How the value is determined is where such cases get tricky, but looking at past caselaw, value is sometimes determined by how much the land owner could have made over time using the land in the most profitable way. For the proposed Stoneham Executive Park, the figure would be in the tens of millions of dollars range, Houghton said. Massachusetts, not Stoneham would have to foot this bill.

But Stoneham loses the taxes.

“We have to rev up the town about this,” Houghton said.

But some local folks are already revved up and rolling full speed ahead in the opposite direction. The Communities for Fells Preservation (CFFP) has been working for months “to raise awareness about the negative and irreparable damage that will be caused by the proposed development of the former BRMC site in Stoneham,” in the words of member Miriam Regan-Fiore of Ravine Road.

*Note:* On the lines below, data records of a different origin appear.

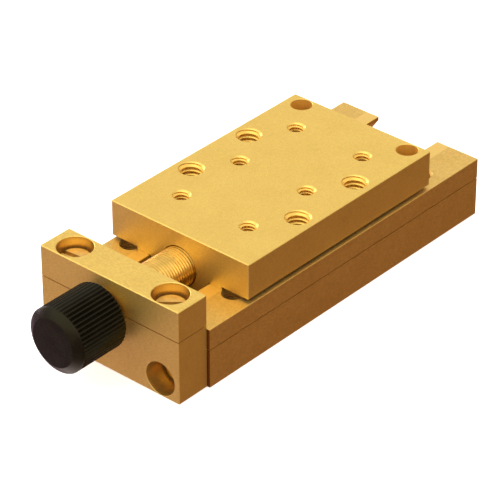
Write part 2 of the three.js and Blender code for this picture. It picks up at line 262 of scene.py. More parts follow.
def underside():
    """Height of the carriage's underside beyond its pads."""
    bodies = sizes("bodies")
    return RAIL_HIGH.z + bodies.slide_gap + bodies.pad_drop


# Node trees


def wired(operation, reflected=False):
    """A method that turns one Python operator into a Math node."""

    def method(self, other):
        values = (other, self) if reflected else (self, other)
        return self.graph.math(operation, *values)

    return method


class Wire:
    """An output socket whose arithmetic adds Math nodes to its tree."""

    def __init__(self, graph, socket):
        self.graph = graph
        self.socket = socket

    __add__ = wired("ADD")
    __radd__ = wired("ADD", True)
    __sub__ = wired("SUBTRACT")
    __rsub__ = wired("SUBTRACT", True)
    __mul__ = wired("MULTIPLY")
    __rmul__ = wired("MULTIPLY", True)
    __truediv__ = wired("DIVIDE")
    __rtruediv__ = wired("DIVIDE", True)
    __pow__ = wired("POWER")
    __gt__ = wired("GREATER_THAN")
    __lt__ = wired("LESS_THAN")


MIX_COLOURS = (6, 7)  # a Mix node's two colour sockets
MIX_RESULT = 2


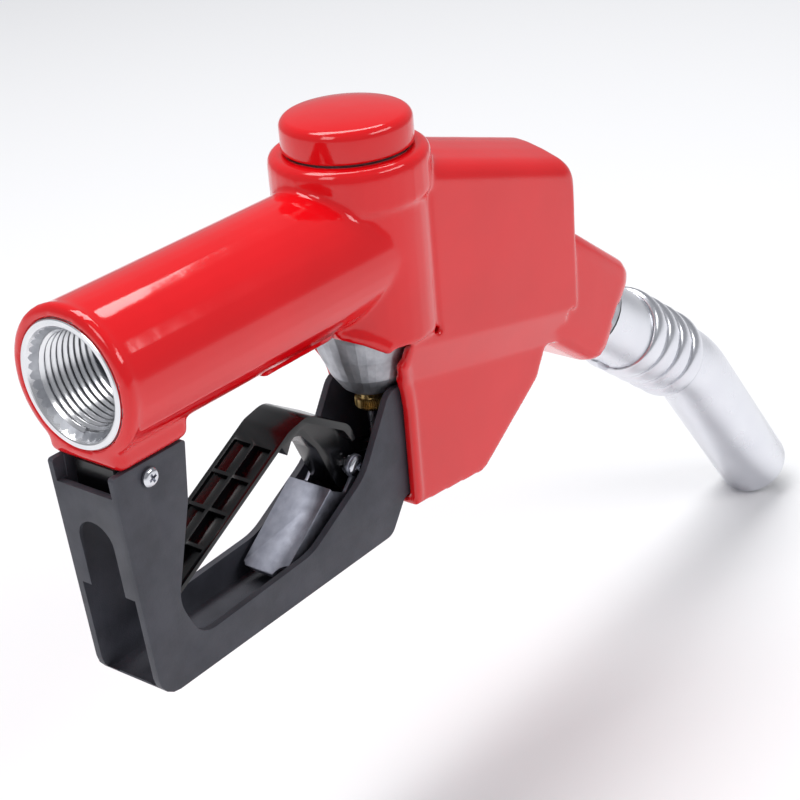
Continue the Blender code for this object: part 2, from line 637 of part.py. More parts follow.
def path_tangents(points):
    tangents = []
    for index in range(len(points)):
        before = points[max(index - 1, 0)]
        after = points[min(index + 1, len(points) - 1)]
        tangents.append((after - before).normalized())
    return tangents


def swept_ring(centre, tangent, radius, sides=32):
    up = Vector((-tangent.z, 0, tangent.x))
    return [centre + radius * (math.cos(math.tau * side / sides) * AXIS_Y
                               + math.sin(math.tau * side / sides) * up)
            for side in range(sides)]


def swept(name, points, radii, material=None):
    tangents = path_tangents(points)
    tangents[0] = SPOUT_AXIS
    tangents[2] = SPOUT_AXIS
    tangents[-1] = spout_end_axis()
    rings = [swept_ring(point, tangent, radius)
             for point, tangent, radius in zip(points, tangents, radii)]
    return loft(name, rings, material)


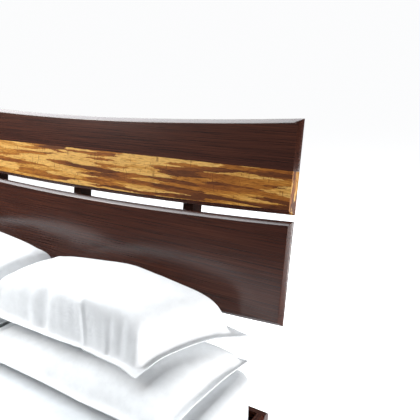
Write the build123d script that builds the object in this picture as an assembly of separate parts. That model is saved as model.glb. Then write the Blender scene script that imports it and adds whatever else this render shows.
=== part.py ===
from build123d import *
from math import cos, radians, sin
import os

os.makedirs("parts", exist_ok=True)

# A queen platform bed in the sleigh manner: a leaning two-board headboard and a low leaning
# footboard on bent posts, with a slatted base, a mattress and four pillows.
# Millimetres. X is across the bed, +Y points to the head, +Z is up, and the floor is Z = 0.
# On a leaning board, v runs up its face from the straight line where the inlay ends,
# and w runs into the board from its face.

# mattress and pillows
mattress_width = 1520
mattress_length = 2030
mattress_thick = 185
mattress_round = 30
mattress_gap = 6            # clearance between the mattress and each rail
pillow_length = 735
pillow_depth = 325
pillow_thick = 150
under_pillow_depth = 385
under_pillow_thick = 108
pillow_round = 50
pillow_spacing = 16         # between the left and the right pillow
pillow_clear = 14           # pillow to headboard, and under-pillow to the posts

# leaning boards
lean = 8.5                  # degrees from upright
board_width = 1650
board_thick = 25
front_bevel = 11.5
rear_bevel = 8
strip_height = 1020         # floor to the headboard's straight inlay line
dark_band = 112             # inlay line to the upper edge, at mid-width
inlay_band = 138.5          # inlay line to the lower edge, at mid-width
board_gap = 21
lower_board_height = 294.5
top_dip = 26                # each edge is this much lower at mid-width than at its ends
upper_low_dip = 22.5
lower_top_dip = 25.5
lower_low_dip = 28
inlay_thick = 4
inlay_shoulder = 1.5        # dark wood left between the inlay and the lower bevel
foot_strip_height = 430
foot_dark_band = 78
foot_inlay_band = 110
foot_dip = 18

# posts
post_width = 36
post_depth = 50
post_spacing = 476
post_bend_radius = 500
post_bend_drop = 40         # board's lower edge to the middle of the bend
post_top_drop = 42          # board's upper edge to the post's top, at mid-width
post_bevel = 4

# rails, slats, beam
rail_thick = 25
rail_height = 170
slat_top = 262
rail_lip = 45               # rail's top above the slats
rail_bevel = 8
slat_count = 12
slat_width = 100
slat_thick = 18
slat_clear = 2
slat_end_gap = 30
ledger_size = 30
beam_width = 45
beam_height = 70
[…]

The Middlesex Fells State Reservation surrounds the Gutierrez property and stretches into Melrose and Medford.

The Planning Boards of Melrose and Medford have sued in Middlesex Superior Court to halt the project. Members claim that they should have been consulted during hearings in Stoneham because the project will affect their communities.

Opponents of the project list the following areas of concern: traffic and public safety, water and drainage, environmental impact, diminishment of open space, effect on wildlife, effect on the Spot Pond water supply, reduction of property values, and fears of further and different, unknown uses of the Fells area.

Representative Mike Festa (D-Melrose) represents the Stoneham and Melrose residents living near the proposed project.

“I think negotiation, not legislation, is the best approach,” Festa said.

“I think it is not unreasonable that the project be scaled back, but it is bad public policy to target individuals or entities,” Festa added.

Festa said that all parties involved should get together to find common ground. For example, a smaller project could bring less traffic to the area but still bring substantial property tax dollars to Stoneham.

The parties have been talking for months, but so far neighboring cities have sued this town, Gutierrez is threatening to sue the state, and CFFP member Fiore says her group doesn’t know what an ideal solution would look like, but the CFFP is behind Bill 4180.

Due to the almost whimsical nature of the State Legislature, the bill could stagnate for months, or forever, or speed through to a vote in a week.

One way or the other, people in Stoneham may want to pay attention.